Pero aún tiene mayor interés el sentido político de esa evolución, que llegó a renegar del personaje y el movimiento que vencieron al Frente Popular, y a la loa de este, añadiendo a la falsificación biográfica la falsificación política: el Frente Popular representaría "la república, la democracia, el pueblo trabajador". Por consiguiente, habían perdido los buenos y ganado los malos, y sería precisa una gran dosis de agua del olvido para purificarlos del crimen de haber estado entre los vencedores. Muchos mantenían considerable desconfianza hacia los comunistas, pero se acercaban a los socialistas, olvidando –siempre la oportuna amnesia– que había sido el PSOE, y no el PCE, el principal responsable de la guerra civil. Aun así, no hacían ascos a colaborar con los agentes del Imperio del Gulag en España, y el mismo Areilza, que llegado un momento iba de monárquico liberal por la vida, colaboró en alguno de los tinglados montados por el héroe de Paracuellos, el "Pacto para la Libertad" o cosa por el estilo. Tales eran los opositores antifranquistas, en quienes se unían las simpatías casi generalizadas hacia la ETA o Fidel Castro con el odio a sus propias biografías, al parecer mucho menos ejemplares de lo que ellos, muy en el fondo, eran o creían o aspiraban a ser.

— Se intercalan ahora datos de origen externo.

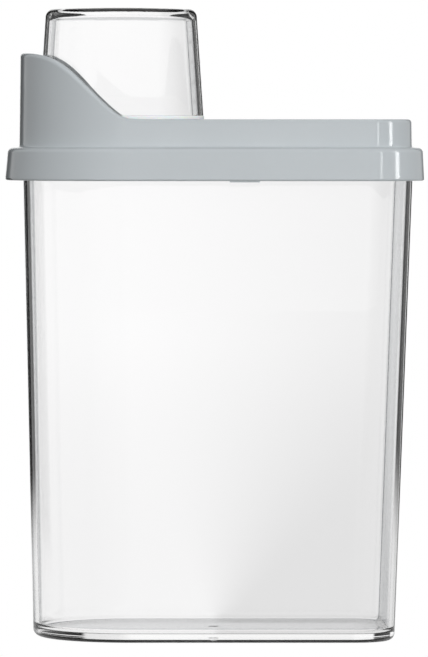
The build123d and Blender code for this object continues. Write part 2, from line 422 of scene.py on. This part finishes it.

No fue una evolución a mejor, sino a peor, a mucho peor. Un problema del país ha sido, ya desde principios del siglo XX, el escaso aprecio de gran parte de la intelectualidad por las libertades, como ha mostrado José María Marco. En otra ocasión señalé que el motivo profundo de estas oposiciones no era que considerasen a Franco un dictador, sino que lo consideraban demasiado poco dictador por comparación con los sistemas que ellos admiraban, como el de Castro o los del este de Europa. Nada pudo exhibir mejor esa tendencia subyacente que el episodio Solzhenitsin, al que me he referido varias veces por su valor ilustrativo. Pues la de Franco fue solo una dictadura autoritaria, mientras que las otras lo eran totalitarias, y el totalitarismo ha ejercido una gran fascinación sobre muchos intelectuales, no solo españoles.